Allora, migliorare le competenze di comunicazione interculturale significa costruire e allenare una consapevolezza di sé stessi e degli altri, riflettendo sulle differenze in maniera attiva, e imparare altrettanto sugli individui che parlano una lingua diversa e hanno valori e abitudini differenti. Come suggerisce Jane Jackson nel suo libro “Introducing Language and Intercultural Communication”, alcune soluzioni potrebbero allora essere:

  • riconoscere che possono sorgere malintesi a causa di differenze linguistiche e/o culturali;
  • fare domande con pazienza per confermare il significato del messaggio;
  • chiedere e offrire il proprio feedback (verbale e non verbale) per assicurarsi che i messaggi siano stati ricevuti e compresi correttamente;
  • fare uno sforzo reale per imparare il linguaggio e le pratiche di persone di diversa estrazione culturale.

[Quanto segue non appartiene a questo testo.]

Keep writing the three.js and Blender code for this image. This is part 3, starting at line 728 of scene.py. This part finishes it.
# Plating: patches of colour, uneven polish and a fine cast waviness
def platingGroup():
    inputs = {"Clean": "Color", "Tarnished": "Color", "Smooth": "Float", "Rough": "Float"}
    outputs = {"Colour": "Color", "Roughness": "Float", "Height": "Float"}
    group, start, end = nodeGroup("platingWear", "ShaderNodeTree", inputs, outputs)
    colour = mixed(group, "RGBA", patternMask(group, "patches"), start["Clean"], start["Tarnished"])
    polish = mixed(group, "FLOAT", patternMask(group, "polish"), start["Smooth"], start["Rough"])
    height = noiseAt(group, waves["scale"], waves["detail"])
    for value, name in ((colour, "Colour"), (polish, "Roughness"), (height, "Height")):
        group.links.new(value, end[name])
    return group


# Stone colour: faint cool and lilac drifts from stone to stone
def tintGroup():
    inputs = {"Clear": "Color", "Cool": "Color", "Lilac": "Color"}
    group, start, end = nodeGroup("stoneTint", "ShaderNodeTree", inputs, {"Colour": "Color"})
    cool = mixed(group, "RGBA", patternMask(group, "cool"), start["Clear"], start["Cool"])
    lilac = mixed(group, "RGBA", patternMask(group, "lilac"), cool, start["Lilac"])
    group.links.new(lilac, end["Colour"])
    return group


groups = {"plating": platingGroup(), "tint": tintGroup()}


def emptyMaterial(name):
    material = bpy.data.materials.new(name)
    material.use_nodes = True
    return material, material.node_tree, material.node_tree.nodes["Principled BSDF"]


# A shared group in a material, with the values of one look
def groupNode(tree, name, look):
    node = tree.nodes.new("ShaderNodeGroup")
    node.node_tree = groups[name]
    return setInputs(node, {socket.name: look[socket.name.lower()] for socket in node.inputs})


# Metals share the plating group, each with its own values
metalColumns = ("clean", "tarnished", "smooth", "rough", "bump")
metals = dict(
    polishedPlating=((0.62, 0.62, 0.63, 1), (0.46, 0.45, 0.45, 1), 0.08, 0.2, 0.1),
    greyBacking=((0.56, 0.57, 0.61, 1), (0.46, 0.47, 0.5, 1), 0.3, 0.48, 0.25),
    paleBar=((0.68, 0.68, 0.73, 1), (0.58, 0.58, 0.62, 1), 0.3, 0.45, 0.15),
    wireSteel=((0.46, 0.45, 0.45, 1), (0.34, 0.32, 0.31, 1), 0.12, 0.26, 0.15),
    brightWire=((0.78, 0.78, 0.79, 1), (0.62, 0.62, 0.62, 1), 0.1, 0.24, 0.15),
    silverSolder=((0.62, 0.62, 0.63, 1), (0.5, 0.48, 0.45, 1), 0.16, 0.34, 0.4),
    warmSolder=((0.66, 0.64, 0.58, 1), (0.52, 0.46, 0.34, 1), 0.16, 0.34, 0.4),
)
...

Tutti questi punti sono comportamenti allenabili nel lavoro quotidiano di un contesto internazionale. Un’autentica comprensione dell’intenzione dell’altro si ottiene quindi attraverso un’azione consapevole, che nasce nella relazione tra le persone. Le parole di per sé non contano nulla, ciò che conta è la condivisione del significato che i membri del gruppo danno alle parole. Per questo motivo, nel Team Coaching spesso si comincia proprio dalla costruzione di un vocabolario comune.

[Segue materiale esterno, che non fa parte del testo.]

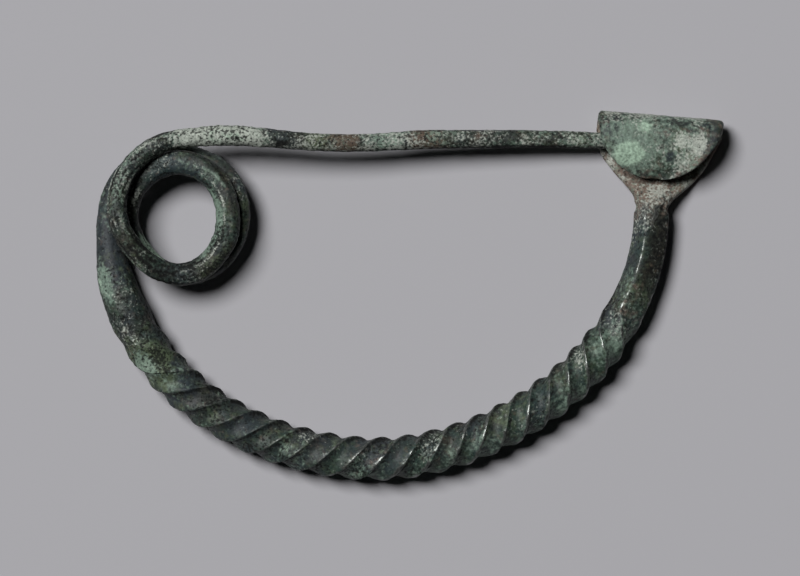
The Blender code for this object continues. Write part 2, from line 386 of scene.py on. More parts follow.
@dataclass(frozen=True)
class Catch:
    """The plate that fans out of the leg, turns up and over, and comes back above the pin."""

    heading_deg: float = 85.2
    length: float = 13.5
    half_thickness: float = 0.65
    sink: float = 0.07
    fold_radius: float = 2.2
    fold_rows: int = 13
    flap_depth: float = 9.03
    flap_drop: float = 1.5
    flap_dome: float = 0.45
    flap_left: float = 8.74
    flap_right: float = 9.25
    left_fullness: float = 2.3
    right_fullness: float = 1.8
    flap_rows: int = 60
    lip_half_thickness: float = 0.45
    fan: tuple = (
        (0.9, 2.60, 2.75, 2.20, 0.40),
        (1.9, 2.95, 3.50, 1.80, 0.85),
        (2.9, 3.70, 4.45, 1.40, 1.00),
        (4.0, 4.90, 5.40, 1.05, 1.00),
        (5.1, 6.00, 6.35, 0.80, 1.00),
        (6.3, 7.15, 7.15, 0.67, 1.00),
        (7.5, 7.95, 7.80, 0.65, 1.00),
        (8.8, 8.35, 8.35, 0.65, 1.00),
        (10.0, 8.60, 8.90, 0.65, 1.00),
    )
    spacing: float = 0.22
    crowding: float = 1.15
    points_around: int = 160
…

È vero che eliminare completamente la barriera linguistica è impossibile, sia quando la lingua usata è quella nativa, sia, a maggior ragione, quando la lingua usata è un’altra. Le differenze linguistiche e culturali esistono ed esisteranno sempre, e anzi è importante preservarle e valorizzarle. Per affrontare al meglio un gruppo di lavoro multiculturale e in generale, per gestire in modo ottimale i rapporti internazionali, sfruttandone i vantaggi e le potenzialità, e dunque trasformandoli in vere e proprie opportunità di crescita individuale e collettiva, è fondamentale acquisire e mantenere consapevolezza dei limiti e dei punti di forza del linguaggio, ponendo sempre attenzione alle diversità culturali presenti nel team e ai fraintendimenti che potrebbero nascere, sforzandosi di implementare strategie comunicative il più possibile inclusive e comprensive.